Phase 8 — interpretability remainder
| Item | Status | Notes |
|---|---|---|
| Logit lens | ✅ shipped | Button in browser playground. |
| Attention heatmap | ✅ shipped | Existing “Watch the model think” panel. |
| Per-layer ablation | ✅ shipped | ”Ablate & sample” button. |
| Activation patching | ✅ shipped — position-zeroing variant | Worker patch message + GpuModel.generatePatched. Zeroes the residual stream at (layer, position); donor → recipient SWAP is the next iteration. |
| Tuned lens | ✅ shipped | tinygpt tuned-lens Mac CLI command trains per-layer probes on a frozen base. Sidecar .lenses file format. TinyGPTModel.forwardTunedLens for inference once loaded. |
Activation patching (Meng et al., 2022) (shipped — zero-patch variant)
webgpu/train.wgsl gains a patch_zero kernel; worker exposes a
patch message. The simplest causal intervention: at the specified
(layer, position), ZERO OUT the residual stream value. The output
reveals whether that token’s representation at that depth was
load-bearing.
The full donor → recipient SWAP (Meng et al., 2022’s original variant) requires:
- A second forward over the donor prompt with hidden-state capture at (layer, position) coords (download to CPU is fine for the small models we run).

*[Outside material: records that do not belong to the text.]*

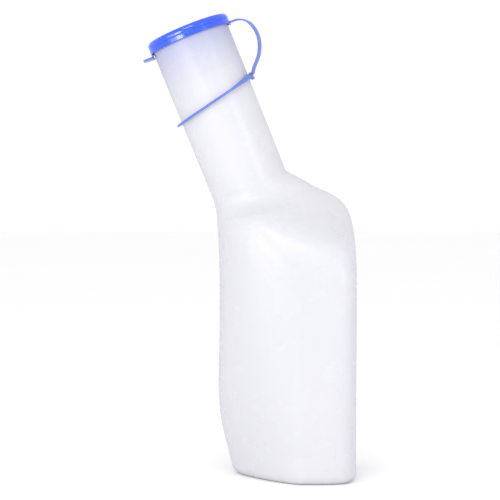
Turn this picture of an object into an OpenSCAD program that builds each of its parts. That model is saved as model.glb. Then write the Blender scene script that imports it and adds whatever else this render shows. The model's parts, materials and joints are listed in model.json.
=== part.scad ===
// Portable urine bottle: a blow-moulded tank that stands on its base or lies on
// its flat side, with a leaning neck, a snap lid and a strap-and-collar tether.
// The bottle stands on z = 0. The neck leans towards -X and the flat lying
// side faces +X. Y is the depth, and the bottle is symmetric about y = 0.

/* [Tank] */
// Thickness of the tank, from the narrow side to the flat lying side
tank_t = 84; // [78:1:88]
// Depth of the tank where it is widest
tank_d = 94; // [86:1:100]
// Wall thickness of the bottle
wall = 1.5; // [1.2:0.1:1.8]
// Radius of the rounded edge around the base
base_r = 5; // [4:0.5:6]
// How far the lying side is planed flat below the section's full width
lying_flat = 0.5; // [0.3:0.1:0.8]

/* [Neck] */
// Lean of the neck away from upright
lean = 22; // [21:0.1:23.5]
// Length of the neck from the shoulder to the mouth
neck_len = 101; // [90:1:108]
// Outer diameter of the straight upper neck
neck_od = 48.8; // [48.4:0.1:49.2]
// Outer diameter of the neck where it meets the shoulder
neck_foot_od = 48; // [47.2:0.1:48.3]
// How far the snap bead under the lid stands out from the neck
bead_h = 0.4; // [0.3:0.05:0.5]
// Length of the straight upper stretch of the neck
neck_straight = 36; // [20:1:60]

/* [Lid] */
// Outer diameter of the lid
lid_od = 52.3; // [52:0.1:53]
// Height of the lid over everything
lid_h = 7.1; // [6.8:0.1:7.6]
// Thickness of the lid's top plate
lid_plate = 1.1; // [1:0.1:1.4]
// Gap between the snap bead of the mouth and the lid's skirt
lid_gap = 0.45; // [0.4:0.05:0.5]
// Gap between the lid's plate and the lip of the mouth
lid_rest_gap = 0.3; // [0.2:0.05:0.4]
// Radius of the rounded top edge of the lid
lid_edge_r = 2.4; // [1.6:0.1:2.5]
// Width of the pull tab
tab_w = 13; // [10:0.5:16]
// How far the pull tab reaches out from the lid
tab_reach = 5.9; // [4:0.1:8]

/* [Tether] */
// Width of the strap
strap_w = 5; // [4:0.1:6]
// Thickness of the strap
strap_t = 1; // [0.8:0.1:1.2]
// Outer diameter of the collar ring
collar_od = 56.4; // [56:0.1:57.5]
// Height and radial thickness of the collar ring
collar_t = 1.5; // [1.2:0.1:1.7]
// Slant of the collar ring across the neck
collar_slant = 11.8; // [8:0.1:13]
// Dip of the collar ring's front below its back
collar_dip = 2.4; // [0:0.1:4]

/* [Scale] */
// Distance between two graduation marks
mark_pitch = 4.8; // [4:0.1:6]
// How far a graduation mark stands proud of the wall
mark_proud = 0.3; // [0.2:0.05:0.5]

/* [Hidden] */

$fn = 96;

// The neck's foot, and the unit vectors along the neck and across it
foot = [-22.8, 178.4];
along = [-sin(lean), cos(lean)];
across = [cos(lean), sin(lean)];
mouth = foot + neck_len * along;

hw = tank_t / 2;
hd = tank_d / 2;
neck_r = neck_od / 2;
foot_r = neck_foot_od / 2;
lid_r = lid_od / 2;
skirt_in_r = neck_r + bead_h + lid_gap;
skirt_h = lid_h - lid_plate - lid_rest_gap;

// ---------------------------------------------------------------- tank shape
// The tank is a loft between two rails in the y = 0 plane. Each station holds
// the left rail point, the right rail point, the x of the widest place, the
// half depth there, and the roundness exponents of the section's two halves.
//   [xl, zl, xr, zr, x_wide, half_depth, left_p, left_q, right_n]
STATIONS = [
    [-hw + 9.8,   0, hw,       0,  7, hd - 1.0, 1.18, 1.42, 5.2],
    [-hw + 6.2,  15, hw,      15,  7, hd - 0.6, 1.20, 1.45, 5.2],
    [-hw + 2.2,  32, hw,      32,  7, hd - 0.3, 1.25, 1.50, 5.3],
    [-hw + 0.4,  52, hw,      52,  7, hd,       1.38, 1.60, 5.5],
    [-hw + 0.8,  78, hw,      78,  8, hd,       1.60, 1.75, 5.8],
    [-hw + 1.1, 102, hw,     102,  8, hd,       1.85, 1.95, 6.0],
    [-hw + 1.0, 122, hw,     122,  7, hd - 0.3, 2.05, 2.10, 6.0],
    [-hw + 0.7, 133, hw,     137,  2, hd - 1.6, 2.10, 2.15, 4.3],
    [-hw + 0.4, 143, hw - 0.8, 151, -6, hd - 4.2, 2.10, 2.15, 2.15],
    [-hw - 0.1, 149.5, hw - 4.0, 162.2, -13, hd - 7.0, 2.10, 2.10, 1.45],
    [-hw - 0.4, 154.5, hw - 9.2, 169.0, -16, hd - 11.4, 2.05, 2.05, 1.32],
    [-hw - 0.7, 158.8, hw - 16.0, 173.2, -18, hd - 17.8, 2.0, 2.0, 1.42],
    [-hw - 1.2, 162.4, hw - 24.8, 177.2, -19.4, hd - 22.0, 2.0, 2.0, 1.6],
    [-hw - 1.8, 165.4, hw - 33.2, 182.0, -20.6, hd - 23.0, 2.0, 2.0, 1.8],
    [-hw - 2.5, 167.8, hw - 39.6, 185.2, -21.6, hd - 23.1, 2.0, 2.0, 1.95]
];
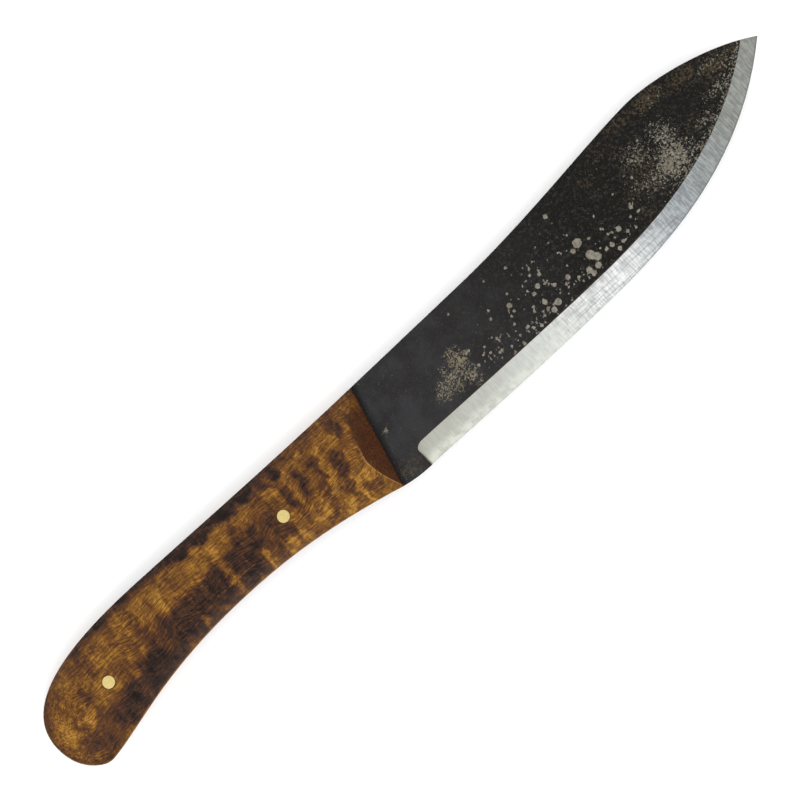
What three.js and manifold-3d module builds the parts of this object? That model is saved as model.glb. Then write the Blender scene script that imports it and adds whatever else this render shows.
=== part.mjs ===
// A forged full-tang knife: one piece of steel that is blade and tang, two wooden handle scales
// and two brass pins. Millimetres.
//
// The knife lies on its left side. While it is built, +X runs from the handle to the tip, +Y towards
// the spine and +Z towards the knife's right side. z = 0 is the middle of the steel, and x = y = 0 is
// the middle of the line where the wood ends. The finished group is then moved so that its origin is
// the centre of the footprint, level with the flat face of the lower scale.

import * as THREE from "three";
import { mergeVertices } from "three/addons/utils/BufferGeometryUtils.js";
import Module from "manifold-3d";

// Steel
const STEEL_THICKNESS = 3.2; // tang and ricasso
const TIP_THICKNESS = 1.5; // the tapering flats are this far apart at the tip
const TAPER_START_X = 9; // the flats are parallel behind here
const BEVEL_WIDTH = 7.6; // at the heel
const TIP_BEVEL_WIDTH = 5;
const BEVEL_NARROWING = 3; // the higher, the later the bevel narrows towards the tip
const BEVEL_ROUNDNESS = 0.22; // how far the ground bevel bulges, 0 for a flat one
const EDGE_THICKNESS = 0.1;
const PLUNGE_LENGTH = 0.9; // the bevel's end wall runs out over this length
const PLUNGE_CORNER = 2.6; // radius of the bevel's upper rear corner

// Wood
const SCALE_THICKNESS = 7.6;
const RIM_HEIGHT = 0.6; // the wood's own wall above the tang's outline
const LAND_WIDTH = 8; // the flat strip that holds the pins; the wood rounds down all round it
const LAND_END_X = -115; // middle of the strip's round rear end
const SHOULDER_POWER = 1.6; // 1 is a plain chamfer, 2 a parabola
const FACET_LENGTH = 6.6; // the sloping front facet, square to the front line
const FACET_STEP = 0.7; // upright front wall below the facet

// Brass
const PIN_DIAMETER = 3.97;
const PIN_CLEARANCE = 0.05; // on the radius
const PIN_SIDES = 48;
const PIN_Y = 2.4;
const PINS = [
  { name: "front_pin", x: -36.8 },
  { name: "rear_pin", x: -109 },
];

// Corners and extreme points of the side outline
const TIP = new THREE.Vector2(165.6, 9.1);
const HUMP = new THREE.Vector2(124, 21.5);
const SPINE_BEND = new THREE.Vector2(50, 16.5);
const FRONT_TOP = new THREE.Vector2(4.5, 16.5);
const CREST = new THREE.Vector2(-89, 18.4);
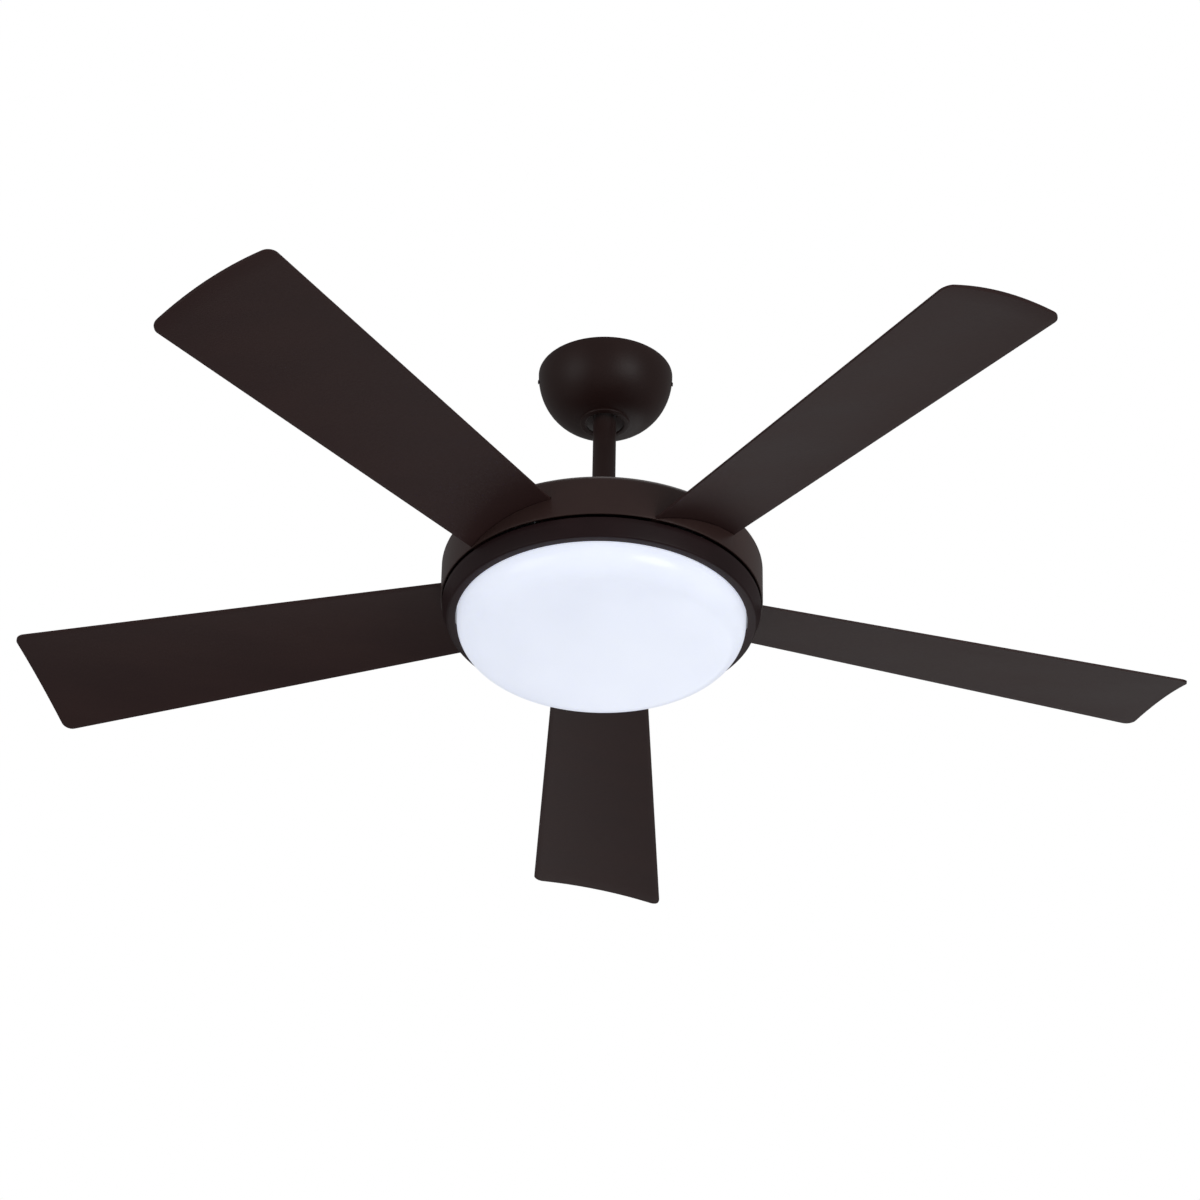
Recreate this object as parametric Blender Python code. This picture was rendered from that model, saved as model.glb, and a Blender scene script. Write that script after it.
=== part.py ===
"""Five-blade ceiling fan with a light, hanging from its ceiling bracket.

Frame: metres, +Z up, origin at the middle of the bracket's top face, on the ceiling.
The fan hangs towards -Z and spins about Z. One blade points along +Y.
"""
import math

import bmesh
import bpy
from mathutils import Matrix, Vector

# ---------------------------------------------------------------- driving dimensions
# Clearances
GAP = 0.0003                  # between pieces that touch
BORE_GAP = 0.0003             # between a shaft and its hole
SCREW_GAP = 0.0006            # between a screw or a stud and its hole
BLADE_SLOT_GAP = 0.0008       # round a blade where it passes through the drum wall
AIR_GAP = 0.0010              # between stator and magnets
RUNNING_GAP = 0.0025          # between the turning drum and the still trim ring

# Ceiling bracket
BRACKET_THICK = 0.0025
BRACKET_WIDTH = 0.030
LUG_BELOW_BOLT = 0.010        # from the hanger bolt's axis to a lug's lower end
TAB_BELOW_SCREW = 0.008       # from the canopy screw's axis to a tab's lower end
TAB_GAP = 0.00101             # from a tab's lower corner to the canopy
CANOPY_SCREW_DROP = 0.010
SLOT_OFFSET = 0.042
SLOT_LENGTH = 0.014
SLOT_WIDTH = 0.006

# Hanger bolt and its rubber washers
HANGER_DROP = 0.026
HANGER_BOLT_R = 0.004
HANGER_HEX_RIM = 0.0035       # from the bolt to a corner of its head
HANGER_HEX_H = 0.0055
HANGER_BOLT_TAIL = 0.012      # past the nut
WASHER_RIM = 0.0050
WASHER_THICK = 0.0039
PIN_R = 0.001
PIN_LENGTH = 0.016

# Canopy
CANOPY_TOP_R = 0.0730
CANOPY_FLAT_R = 0.0215
CANOPY_DEPTH = 0.0650
CANOPY_ROD_GAP = 0.0075       # round the rod, room for it to swing
CANOPY_WALL = 0.0015
CEILING_GAP = 0.0010          # from the ceiling to the canopy's rim

# Wiring
LEAD_R = 0.0020
LEAD_GAP = 0.0010             # from the hanger bolt to the lead inside the rod
RECEIVER = (0.056, 0.028, 0.018)
TONGUE = (0.020, 0.002)       # width and thickness of the receiver's fixing tongue
TONGUE_LENGTH = 0.012

# Downrod, coupling and its cover
ROD_R = 0.0125
ROD_WALL = 0.0020
ROD_ABOVE_BOLT = 0.010        # from the hanger bolt's axis to the rod's upper end
COUPLING_WALL = 0.0047
COUPLING_SOCKET = 0.026       # how deep the rod sits in it
COUPLING_FLOOR = 0.0135
COUPLING_BOLT_R = 0.003
COUPLING_HEX_R = 0.0055
COUPLING_HEX_H = 0.0040
COVER_ROOM = 0.0165           # from the coupling to the cover's lower edge
COVER_HEADROOM = 0.0077       # above the coupling
COVER_WALL = 0.0015
COVER_GAP = 0.0015            # above the turning drum

# Drum, the turning housing
DRUM_TOP_DROP = 0.2480
DRUM_R = 0.1700
DRUM_HEIGHT = 0.0495
DRUM_WALL = 0.0015
DRUM_EDGE_R = 0.0080
DRUM_HOLE_R = 0.0260
DRUM_SCREW_INSET = 0.018      # from the rotor cup's outside

# Motor
SHAFT_R = 0.0085
SHAFT_WALL = 0.0030
SHAFT_FLANGE_RIM = 0.0055
SHAFT_FLANGE_H = 0.0035
SHAFT_TAIL = 0.0040           # below the pan nut
CUP_R = 0.0780
CUP_WALL = 0.0030
CUP_ROOF = 0.0025
MAGNET_THICK = 0.0037
CORE_HEIGHT = 0.0140
CORE_HUB_R = 0.0400
TOOTH_COUNT = 12
TOOTH_WIDTH = 0.0070
TOOTH_TIP_DEPTH = 0.0035
TOOTH_TIP_SHARE = 0.82        # share of the pitch that a tooth's tip covers
WINDING_OVERHANG = 0.0040
WINDING_RIM_GAP = 0.0040
RACE_INNER_WALL = 0.0027
RACE_BALL_SPACE = 0.0015
RACE_OUTER_WALL = 0.0035
RACE_HEIGHT = 0.0062
SEAT_WALL = 0.0027
SEAT_LIP = 0.0020
END_COVER_RIM = 0.0150        # past the rotor cup
END_COVER_THICK = 0.0027

# Blades
BLADE_COUNT = 5
BLADE_START_ANGLE = math.radians(90)
BLADE_TIP_R = 0.6450
BLADE_INSERT = 0.0420         # length of blade inside the drum
BLADE_RISE = 0.0130           # from the drum's lower edge to the middle of the chord line
BLADE_PITCH = math.radians(12.0)
BLADE_ROOT_CHORD = 0.1040     # where it leaves the drum
BLADE_TIP_CHORD = 0.1520
BLADE_ROOT_CAMBER = 0.0045
BLADE_TIP_CAMBER = 0.0070
BLADE_THICK = 0.0045
BLADE_EDGE_THICK = 0.0024
BLADE_CORNER_R = 0.0110
BLADE_TIP_BULGE = 0.0020

# Blade arms, clamps and their fixings
ARM_WIDTH = 0.0440
ARM_THICK = 0.0025
ARM_DRUM_GAP = 0.0130         # from an arm's end to the drum
ARM_BEND_SHARE = 23 / 35      # of the space between end cover and blade root, in its middle
ARM_START_GAP = 0.0020        # outside the rotor cup
ARM_SCREW_INSET = 0.0070      # from the end cover's edge
CLAMP_LENGTH = 0.0220
CLAMP_WIDTH = 0.0560
CLAMP_THICK = 0.0020
STUD_PITCH = 0.0320
STUD_R = 0.0025
STUD_TAIL = 0.0030

# Small screws
SCREW_R = 0.0020
SCREW_HEAD_R = 0.0042
SCREW_HEAD_H = 0.0022
SCREW_CROWN_SHARE = 0.8       # of the head's radius, flat on top
PAN_SCREW_HEAD_R = 0.00336
CANOPY_SCREW_HEAD_R = 0.0032
CANOPY_SCREW_HEAD_H = 0.0006
SCREW_STICK_OUT = 0.0012      # past the last piece a screw holds

# Trim ring
RING_STEP = 0.0020            # inside the drum's side
RING_TAPER = 0.0045
RING_HEIGHT = 0.0210
RING_STRAIGHT = 0.0060
RING_WALL = 0.0020
RING_FLANGE_WIDTH = 0.0260
RING_LIP_WIDTH = 0.0101       # from the ring's lower edge to the diffuser's gap
RING_EDGE_R = 0.0025
RING_LENS_GAP = 0.0014

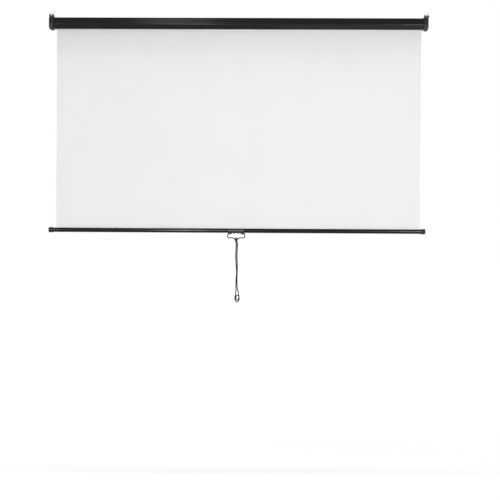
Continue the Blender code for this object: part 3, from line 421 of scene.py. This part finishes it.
def cloth_shape(place):
    """Moves a point of the flat sheet to where the hanging sheet has it."""
    down = place.z / CLOTH_BOTTOM
    slack = sin(pi * min(1, max(0, down)))
    wave = sin(2 * pi * place.x / LONG_WAVE + 0.9)
    wave += 0.5 * sin(2 * pi * place.x / SHORT_WAVE + 2.2 * down)
    y = place.y + WAVE_HEIGHT * slack * wave
    right = max(0, 1 - (CLOTH_RIGHT - place.x) / CURL_REACH)
    left = max(0, 1 - (place.x - CLOTH_LEFT) / CURL_REACH)
    y += EDGE_CURL * slack * (right ** 2 + 0.5 * left ** 2)
    pull = sin(pi * down ** 2.1)
    x = place.x - DRAWN_IN * pull * max(0, place.x / CLOTH_RIGHT) ** 3
    return Vector((x, y, place.z))


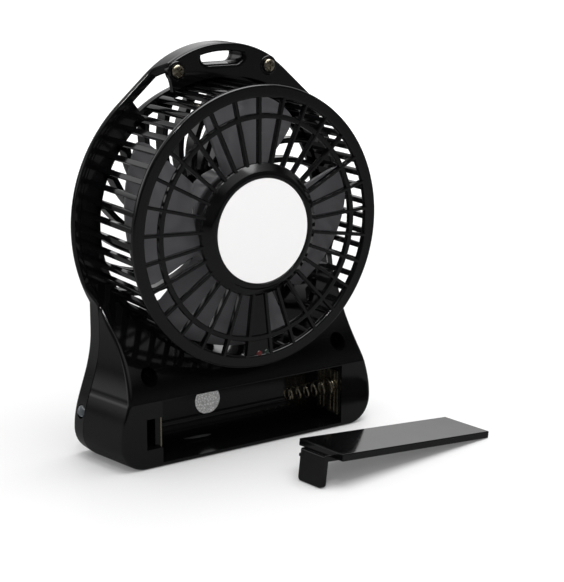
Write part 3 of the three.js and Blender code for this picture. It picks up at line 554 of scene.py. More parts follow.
def carve(bm, cutters, operation="DIFFERENCE"):
    """Takes the cutters out of a closed solid, or keeps only what they share."""
    def as_object(shape, name):
        mesh = bpy.data.meshes.new(name)
        shape.to_mesh(mesh)
        shape.free()
        made = bpy.data.objects.new(name, mesh)
        bpy.context.scene.collection.objects.link(made)
        return made
    body = as_object(bm, "carved")
    tools = [as_object(c, "cutter") for c in cutters]
    for tool in tools:
        step = body.modifiers.new("Cut", "BOOLEAN")
        step.object = tool
        step.operation = operation
        step.solver = "EXACT"
    graph = bpy.context.evaluated_depsgraph_get()
    result = bpy.data.meshes.new_from_object(body.evaluated_get(graph))
    carved = bmesh.new()
    carved.from_mesh(result)
    bpy.data.meshes.remove(result)
    for made in [body] + tools:
        mesh = made.data
        bpy.data.objects.remove(made)
        bpy.data.meshes.remove(mesh)
    if not carved.faces:
        raise RuntimeError("nothing is left after carving")
    return carved


def new_piece(name, bm, body, slot, material, replaces=(), smooth=35):
    """Makes the finished piece: smooth but for its corners, riding on its body."""
    mesh = bpy.data.meshes.new(name)
    bm.to_mesh(mesh)
    bm.free()
    mesh.shade_smooth()
    mesh.set_sharp_from_angle(angle=math.radians(smooth))
    piece = bpy.data.objects.new(name, mesh)
    bpy.context.scene.collection.objects.link(piece)
    mesh.materials.append(material)
    even = piece.modifiers.new("Even shading", "WEIGHTED_NORMAL")
    even.keep_sharp = True
    even.weight = 80
    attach(piece, body)
    if replaces:
        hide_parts(*replaces)
    return piece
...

- An “upload + scatter into a row” GPU op (slot the donor’s value into the recipient’s residual stream at that position).
- A two-prompt UI to pick donor and recipient.
The shipped zero-patch is mechanically the same gate (replace one row of x); the donor-swap path differs only in WHAT we put in that row. Bounded follow-up.
Tuned lens (Belrose et al., 2023) (shipped)
tinygpt tuned-lens <model> --corpus <text> trains one
Linear(d_model → vocab) per layer with the base model frozen.
Cross-entropy on each layer’s projection, mean across layers, AdamW.
Output: a small .lenses sidecar (~L × (vocab+1) × d_model floats)
in a custom “TGTL v1” format.
Inference side: TinyGPTModel.forwardTunedLens(idx) runs the base
forward with forwardLayerwise, then applies the per-layer probes —
cleaner than the raw logit lens for “what does layer 3 think the
next token is?” questions. The browser playground’s lens button
still uses the raw final-LN+LM-head projection; wiring the tuned
sidecar into the browser is the next iteration.